I won’t pretend that the act of service that plays out in rocking a crying toddler to sleep is anything comparable to dying for the sins of the world. (I mean… Come on.)
But if faith is lived out in the small obediences, the sacrifice of selfishness, the putting away of what I want and listening for the still small voice of the Holy Spirit and seeking to do what God wants… then truly, what I do for the least of Jesus’ family is what I do for him.
Sure, I can do that in the church nursery. And I will, once my son gets better. But what I was called to do this Good Friday was to focus all my service on one tiny human being, who matters to the God of the universe. To wipe his nose and fix his juice cup and clean up the sticky spills on the kitchen floor and switch the TV from Thomas the Tank Engine to Winnie the Pooh and back again, to walk the floor holding an overtired little screamer and to rock his flushed and drowsy head to sleep on my shoulder.
A “liturgy of the ordinary.” A prayer that says “not my will, but Yours be done.”
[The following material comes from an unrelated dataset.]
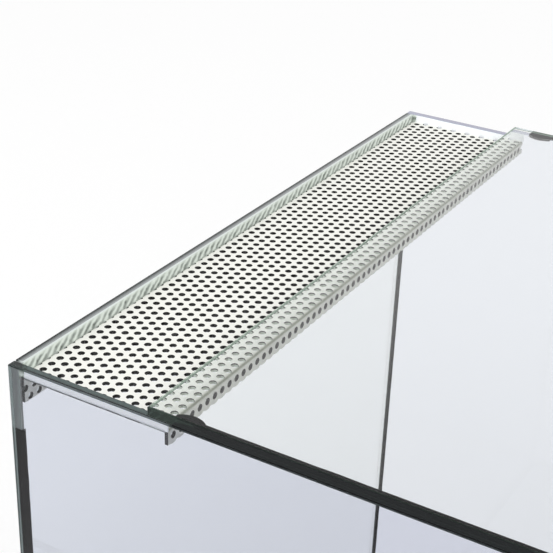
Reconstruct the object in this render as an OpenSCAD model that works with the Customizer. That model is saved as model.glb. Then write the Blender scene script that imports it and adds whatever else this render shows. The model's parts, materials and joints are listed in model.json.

I’m not so good at it. I spent a large part of the day feeling peeved that this was what I was called to. I sulked. I ate more cheddar goldfish than I should have. I disappeared into scrolling my phone instead of focusing my attention on the child on my lap. I am not a perfect mother or a perfect Jesus-follower. I never will be on this side of heaven.
But God takes these imperfect moments, these tiny acts of worship, and strings them into his perfect will. Just as he did on a terrible Friday night on Calvary when it seemed to those who loved Jesus best that the world was ending.
My world didn’t end because I didn’t get to do what I wanted to do today. In fact, my world is open to the endless light of eternity because God came down to earth in the form of a mortal, humble human, and did what he didn’t want to do.
And that, Charlie Brown, is what Good Friday is all about.
Much needed today.
I love this reflection. I thought about it on Good Friday last year and was thinking of it yesterday. Thank you for sharing it again.